Against Guadeloupe the US created an incredible number of quality chances (19 shots and 10 shots on goal). They muffed some of those chances and others were stopped  by a quality goalkeeper in fine form who had a great night.  Regarding the latter--stuff happens.  Regarding the former--the US has run out of excuses.  If you think riding the bench in Europe means you can throw your jock strap out on the pitch and win against highly-motivated quality athletes in the most important tournament in CONCACAF, you're fooling yourself.  Dempsey and Howard start week in and week out in a arguably the best league in the world.  But the rest of the US squad aren't exactly locked into their respective European clubs' starting XIs.  Donovan plays in the MLS and hasn't done jack in three Gold Cup starts, although last night he was more of a factor than just on free kicks and corners. Dempsey has been stellar throughout the tournament but missed two gimmes last night.  

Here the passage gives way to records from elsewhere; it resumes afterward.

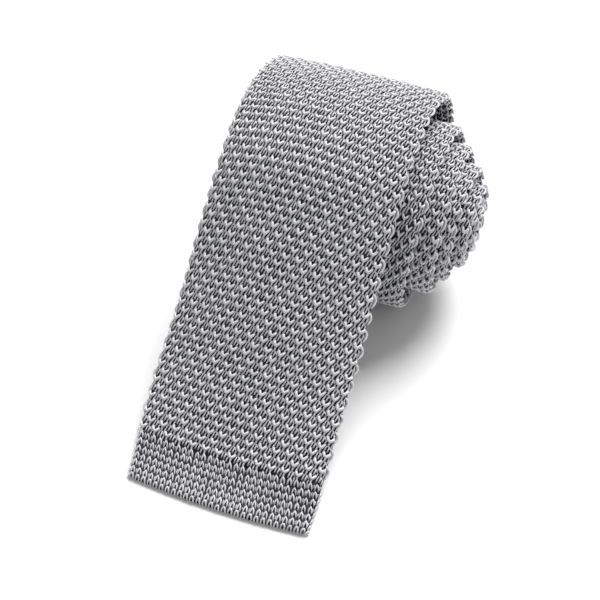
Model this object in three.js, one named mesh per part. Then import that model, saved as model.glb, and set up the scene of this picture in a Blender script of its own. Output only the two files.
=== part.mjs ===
// A knit tie, folded in two at the neck and rolled up from that fold, with the wide blade
// running off the top of the roll and down to the surface that the roll lies on.
// Millimetres, +Z up, X across the tie, the tip at -Y and the roll at +Y.
import * as THREE from 'three';

// Widths of the flattened tube
const BLADE_WIDTH = 58;
const NECK_WIDTH = 36;
const TAIL_WIDTH = 46;

// Two knit walls with a slit between them
const THICKNESS = 2.1;
const KNIT_WALL = 1.0;

// Plain-knit bands that close the two ends
const FRONT_HEM_LENGTH = 13;
const TAIL_HEM_LENGTH = 13;

// The roll, wound from the fold at its core. The blade's outermost turn stands off the rest.
const TURNS = 5.2;
const CORE_RADIUS = 4.8;
const LAYER_AIR = 0.37;
const OUTER_SLACK = 3.8;
const SLACK_TURNS = 1.1;
const TELESCOPE = 22;
const TAIL_SET_BACK = 1.5;

// The tongue leaves the roll in front of the crest, and the tail ends behind that place
const LIFT_DEGREES = 46;
const TAIL_END_DEGREES = 28;
const TONGUE_CROWN = 3.6;
const CROWN_FADE_TURNS = 0.25;

// The blade gives way to the neck, and the neck to the tail, this many turns in from the crest
const BLADE_TURNS = 3.25;
const TAIL_TURNS = 2.75;

const PIECE_GAP = 0.3;
const FACET_DEGREES = 20;
const TONGUE_STEPS = 14;
const SHORTEST_STEP = 0.2;

// Places of a ring's points across the tie, as shares of the flat half width
const CROWNED_COLUMNS = [-1, -0.5, 0, 0.5, 1];
const PLAIN_COLUMNS = [-1, 0, 1];

// Slope of the free tongue, from the tip to the point where it leaves the roll
const TONGUE_SLOPES = [
  { share: 0.00, degrees: 0 },
  { share: 0.06, degrees: 7.5 },
  { share: 0.18, degrees: 31 },
  { share: 0.50, degrees: 40.5 },
  { share: 0.75, degrees: 46.5 },
  { share: 1.00, degrees: LIFT_DEGREES },
];

// Form of the blade from the tip to the crest: width and sideways drift as shares of the blade's
// width, crown as a share of the tongue's crown
const TONGUE_FORM = [
  { share: 0.00, width: 0.890, drift: 0.044, crown: 0.30 },
  { share: 0.12, width: 0.932, drift: 0.016, crown: 0.45 },
  { share: 0.25, width: 0.983, drift: -0.018, crown: 0.75 },
  { share: 0.42, width: 1.000, drift: -0.024, crown: 1.00 },
  { share: 0.62, width: 0.966, drift: -0.012, crown: 0.90 },
  { share: 0.82, width: 0.900, drift: 0.022, crown: 0.55 },
  { share: 1.00, width: 0.886, drift: 0.028, crown: 0.25 },
];

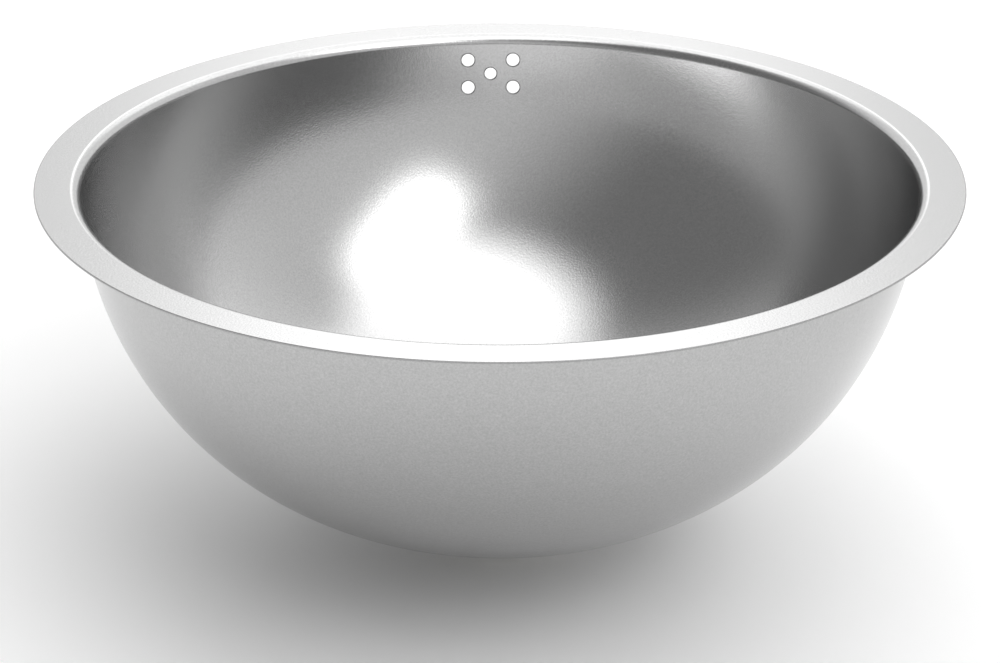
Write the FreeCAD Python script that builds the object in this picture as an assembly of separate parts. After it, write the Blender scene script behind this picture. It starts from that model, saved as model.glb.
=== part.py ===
import FreeCAD, Part
import math
import os

# Round inset sink: a deep-drawn stainless bowl with a flat rim, and its short basket waste.
# Millimetres. +Z is up. The origin is on the bowl's axis, in the plane of the worktop under the rim.
# The overflow holes are at the back, on the +Y side. Angles are in degrees.

# Bowl, one pressing of sheet. Radii of bends are those of the upper, inner surface.
sheet = 0.8
rim_diameter = 380.0
rim_width = 14.4  # flat, from the edge to the start of the roll
rim_edge_round = 0.2
roll_radius = 4.4  # the rim turns down into the bowl
mouth_lean = 2.35  # of the wall, off the vertical, just under the roll
bowl_depth = 142.1  # from the rim's top to the edge of the waste recess
shoulder_slope = 25.0  # where the wall's arc passes into the base's arc
base_radius = 80.0
floor_fall = 3.0  # of the bottom, towards the waste

# Waste recess and hole, in the middle of the bowl's bottom
recess_gap = 0.8  # round the strainer flange
recess_bend = 2.4
waste_gap = 2.8  # between the cup's throat and the hole's edge

# Overflow holes in the back wall, punched in one stroke square to the wall
overflow_hole_diameter = 6.0
screw_hole_diameter = 5.5  # in the middle, for the screw of an overflow fitting
overflow_across = 20.7
overflow_down = 12.8
overflow_depth = 17.65  # of the middle hole, below the rim's top

# Sealing strip stuck under the rim
rim_seal_thickness = 1.5
rim_seal_width = 8.0
rim_seal_inset = 5.0  # from the rim's edge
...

The point is that if Bradley is going to attack, he needs to get his players' respective and collective heads straight from the start. Respect  your opponent and come out and win the first 20 minutes--and win them hard.  I do not see the US quality as being so far above Panama, Mexico, Jamaica and other countries that they can play without a sense of passion and purpose for a full 90 minutes and be assured of a positive result.  In the next stages of the tournament, Bradley needs to consider dropping the two fullbacks back or even going to a 4-2-3-1 or a 4-5-1.  Whatever the case, something has to change if the US hopes to advance to the final.  Panama showed that we are vulnerable physically and tactically.  We may have more skill and experience then the other teams (save Mexico), but it's clearly not enough if we hope to maintain our dominance of CONCACAF.